In what ways has studying humanities and social sciences affected your world view? What do you say to those who question the value of an arts degree?
I was on a panel recently and someone kept dismissively referring to “soft skills”. I’m sure by that he meant critical thinking, storytelling and writing. As an arts graduate, I’ve learned the value of those so-called “soft” skills. Some people express those skills through Autocad, HTML, an editing program, an audio studio or a camera, some express them with a paintbrush, pen or musical instrument. They may be called “soft” but they’re essential skills for entrepreneurs, politicians, engineers, scientists etc. and if some people think “soft” equals “easy”…they’re dead wrong.
What’s your favourite place to visit?
Anywhere…if the food and wine are good.
What would people be most surprised to learn about you?

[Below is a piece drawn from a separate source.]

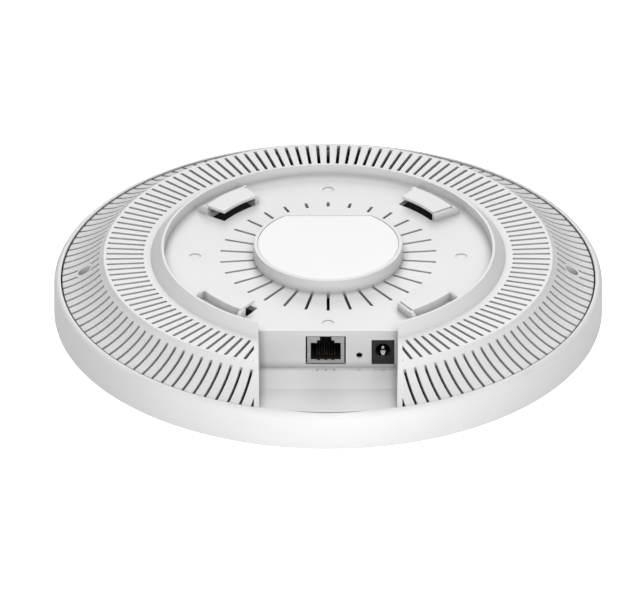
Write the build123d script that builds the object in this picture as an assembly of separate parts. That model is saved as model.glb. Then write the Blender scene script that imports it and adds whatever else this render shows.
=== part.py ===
from build123d import *
import math
import os

# Ceiling wireless access point, millimetres. +Z points at the ceiling, so the room side
# is down, and the cable ports face -Y. The origin is the middle of the front face.

# ---- Overall case -------------------------------------------------------------------
OUTER_R = 110.0                 # radius of the front cover's side wall
RING_Z = 34.0                   # height of the flat slotted ring and of the bracket recess
WALL = 2.0                      # moulded wall of the back cover
RING_WALL = 1.3                 # the same in the two slotted rings
FRONT_WALL = 2.2                # moulded wall of the front cover
FRONT_FLAT_R = 40.0             # flat middle of the domed front face
DOME_EDGE_Z = 7.3               # height of the dome where it meets the side wall
DOME_SLOPE_R = 68.0             # radial run of the dome's arc
SEAM_R = 107.2                  # inside radius of the front cover's rim
SEAM_Z = RING_Z - 10.15         # height of the rim at the seam
RIM_Z = RING_Z - 12.0           # height where the side wall meets the rim's rounded top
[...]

Most nights, I’m in bed by 8 p.m. (does that surprise people?…probably not – I host a morning show). I’m a croquet shark and excellent plasterer (betcha didn’t see that coming) and I harbor a secret fantasy of someday being a backup singer. I AM serious about the last one (as long as I can sing and be home in bed by 8 p.m.).
What are you reading and listening to these days?
I feel so privileged to be co-hosting the Writers at Woody Point Festival with Shelagh Rogers again this year. To prep for that, I’m reading Miriam Toews’ books because we have an onstage interview at the Discovery Centre. I’m also reading Elizabeth Hay’s new book in order to sound smart when I introduce her and I just found out I’m introducing Margaret Atwood. I really don’t know how to prep for that besides having daily, fan girl, anxiety attacks.
What are you most looking forward to within the next year?
I’m looking forward to another great year with my funny and creative kids and husband. On the artistic front, I’m currently writing a documentary with an Irish filmmaker Richie O’Donnell, comparing the challenges faced by coastal communities in Newfoundland, Norway and Ireland. I’m hoping that will be seen on screens this year. As well, I’m developing an animated film about a nurse in World War Two and I’m working on other writing projects, you know, exercising those “soft” skills.